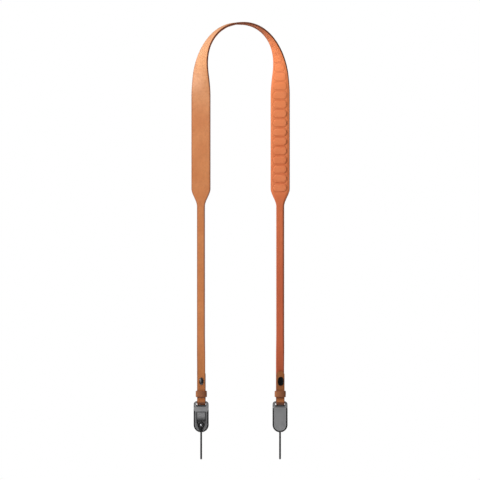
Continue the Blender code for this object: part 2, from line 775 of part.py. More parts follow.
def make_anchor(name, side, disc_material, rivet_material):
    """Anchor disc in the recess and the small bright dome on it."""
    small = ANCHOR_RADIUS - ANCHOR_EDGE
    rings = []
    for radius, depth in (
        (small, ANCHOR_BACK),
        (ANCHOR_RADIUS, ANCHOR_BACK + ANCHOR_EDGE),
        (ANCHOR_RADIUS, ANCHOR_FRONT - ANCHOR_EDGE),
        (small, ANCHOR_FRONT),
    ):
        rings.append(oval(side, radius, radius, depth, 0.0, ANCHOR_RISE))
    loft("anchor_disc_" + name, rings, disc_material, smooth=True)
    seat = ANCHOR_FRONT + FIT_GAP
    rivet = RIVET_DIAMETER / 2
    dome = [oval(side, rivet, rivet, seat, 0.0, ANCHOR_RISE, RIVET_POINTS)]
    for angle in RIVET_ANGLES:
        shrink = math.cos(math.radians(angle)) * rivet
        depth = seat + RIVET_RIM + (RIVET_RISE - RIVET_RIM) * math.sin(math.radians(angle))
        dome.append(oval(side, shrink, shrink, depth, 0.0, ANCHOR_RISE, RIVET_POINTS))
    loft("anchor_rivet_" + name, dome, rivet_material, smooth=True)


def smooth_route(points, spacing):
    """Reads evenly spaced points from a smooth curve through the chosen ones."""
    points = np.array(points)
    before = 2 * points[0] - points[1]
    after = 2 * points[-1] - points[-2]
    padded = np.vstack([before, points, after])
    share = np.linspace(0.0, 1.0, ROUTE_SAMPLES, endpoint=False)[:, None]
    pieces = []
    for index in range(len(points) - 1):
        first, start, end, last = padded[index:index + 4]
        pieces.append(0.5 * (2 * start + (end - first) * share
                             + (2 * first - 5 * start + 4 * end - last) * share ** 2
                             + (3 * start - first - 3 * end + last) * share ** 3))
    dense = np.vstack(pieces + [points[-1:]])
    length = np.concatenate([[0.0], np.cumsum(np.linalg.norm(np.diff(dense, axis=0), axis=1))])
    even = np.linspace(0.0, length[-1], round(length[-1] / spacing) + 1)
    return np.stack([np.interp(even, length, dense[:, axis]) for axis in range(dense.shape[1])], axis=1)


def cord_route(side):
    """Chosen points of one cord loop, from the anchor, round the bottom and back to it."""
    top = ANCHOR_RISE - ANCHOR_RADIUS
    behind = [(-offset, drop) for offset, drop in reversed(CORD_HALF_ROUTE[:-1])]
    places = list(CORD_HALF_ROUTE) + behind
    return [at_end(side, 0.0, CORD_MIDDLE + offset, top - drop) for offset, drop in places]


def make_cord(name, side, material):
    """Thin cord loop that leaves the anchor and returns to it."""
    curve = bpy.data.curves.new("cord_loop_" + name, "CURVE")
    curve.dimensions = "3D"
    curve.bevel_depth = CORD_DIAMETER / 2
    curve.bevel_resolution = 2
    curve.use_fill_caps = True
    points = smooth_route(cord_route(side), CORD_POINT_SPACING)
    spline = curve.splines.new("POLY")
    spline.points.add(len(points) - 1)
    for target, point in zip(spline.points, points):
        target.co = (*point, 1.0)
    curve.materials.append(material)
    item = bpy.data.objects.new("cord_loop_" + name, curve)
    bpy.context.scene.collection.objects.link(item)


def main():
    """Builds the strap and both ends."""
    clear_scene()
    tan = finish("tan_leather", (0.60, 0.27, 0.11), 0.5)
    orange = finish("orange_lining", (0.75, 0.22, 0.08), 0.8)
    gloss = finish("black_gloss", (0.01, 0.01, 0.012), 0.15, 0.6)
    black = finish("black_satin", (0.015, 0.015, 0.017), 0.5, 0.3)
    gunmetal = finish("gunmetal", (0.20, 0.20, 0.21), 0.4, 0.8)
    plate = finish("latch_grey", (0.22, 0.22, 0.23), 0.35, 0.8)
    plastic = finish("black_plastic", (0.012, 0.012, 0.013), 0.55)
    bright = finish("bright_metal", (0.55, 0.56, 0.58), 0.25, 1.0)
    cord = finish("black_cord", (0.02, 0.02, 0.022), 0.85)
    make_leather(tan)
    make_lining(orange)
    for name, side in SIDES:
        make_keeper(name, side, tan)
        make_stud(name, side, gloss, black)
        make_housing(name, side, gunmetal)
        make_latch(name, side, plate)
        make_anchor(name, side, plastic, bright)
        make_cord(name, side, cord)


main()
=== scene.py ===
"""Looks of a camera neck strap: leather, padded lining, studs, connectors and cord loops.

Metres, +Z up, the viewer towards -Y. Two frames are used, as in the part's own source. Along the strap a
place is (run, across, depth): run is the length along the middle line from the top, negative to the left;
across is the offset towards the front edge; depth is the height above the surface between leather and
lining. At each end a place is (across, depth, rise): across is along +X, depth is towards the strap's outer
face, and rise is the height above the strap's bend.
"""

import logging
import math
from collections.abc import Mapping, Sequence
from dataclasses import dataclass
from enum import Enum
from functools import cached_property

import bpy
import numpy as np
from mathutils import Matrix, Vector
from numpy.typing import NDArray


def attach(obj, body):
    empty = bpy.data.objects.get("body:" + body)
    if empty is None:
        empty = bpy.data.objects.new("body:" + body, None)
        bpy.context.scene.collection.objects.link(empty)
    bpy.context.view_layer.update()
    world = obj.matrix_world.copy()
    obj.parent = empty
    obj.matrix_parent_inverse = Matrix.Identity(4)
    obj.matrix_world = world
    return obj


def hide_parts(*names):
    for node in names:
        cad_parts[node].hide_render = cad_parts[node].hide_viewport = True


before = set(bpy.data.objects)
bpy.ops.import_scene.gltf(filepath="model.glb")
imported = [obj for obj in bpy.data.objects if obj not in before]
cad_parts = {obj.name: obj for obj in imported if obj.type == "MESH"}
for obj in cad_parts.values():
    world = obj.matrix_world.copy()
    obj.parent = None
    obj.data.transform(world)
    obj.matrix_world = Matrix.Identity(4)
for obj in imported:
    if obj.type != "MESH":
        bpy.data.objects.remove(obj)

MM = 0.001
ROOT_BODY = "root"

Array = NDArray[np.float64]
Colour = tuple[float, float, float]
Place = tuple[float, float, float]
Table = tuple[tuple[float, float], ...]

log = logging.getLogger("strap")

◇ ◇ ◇

** Problem requirements **
Transcribe precisely the lines between the one that contains "make_latch(name, side, plate)" and the one that contains "obj.matrix_world = world", counting those two lines as part of the range.

** Finished exercise **
        make_latch(name, side, plate)
        make_anchor(name, side, plastic, bright)
        make_cord(name, side, cord)


main()
=== scene.py ===
"""Looks of a camera neck strap: leather, padded lining, studs, connectors and cord loops.

Metres, +Z up, the viewer towards -Y. Two frames are used, as in the part's own source. Along the strap a
place is (run, across, depth): run is the length along the middle line from the top, negative to the left;
across is the offset towards the front edge; depth is the height above the surface between leather and
lining. At each end a place is (across, depth, rise): across is along +X, depth is towards the strap's outer
face, and rise is the height above the strap's bend.
"""

import logging
import math
from collections.abc import Mapping, Sequence
from dataclasses import dataclass
from enum import Enum
from functools import cached_property

import bpy
import numpy as np
from mathutils import Matrix, Vector
from numpy.typing import NDArray


def attach(obj, body):
    empty = bpy.data.objects.get("body:" + body)
    if empty is None:
        empty = bpy.data.objects.new("body:" + body, None)
        bpy.context.scene.collection.objects.link(empty)
    bpy.context.view_layer.update()
    world = obj.matrix_world.copy()
    obj.parent = empty
    obj.matrix_parent_inverse = Matrix.Identity(4)
    obj.matrix_world = world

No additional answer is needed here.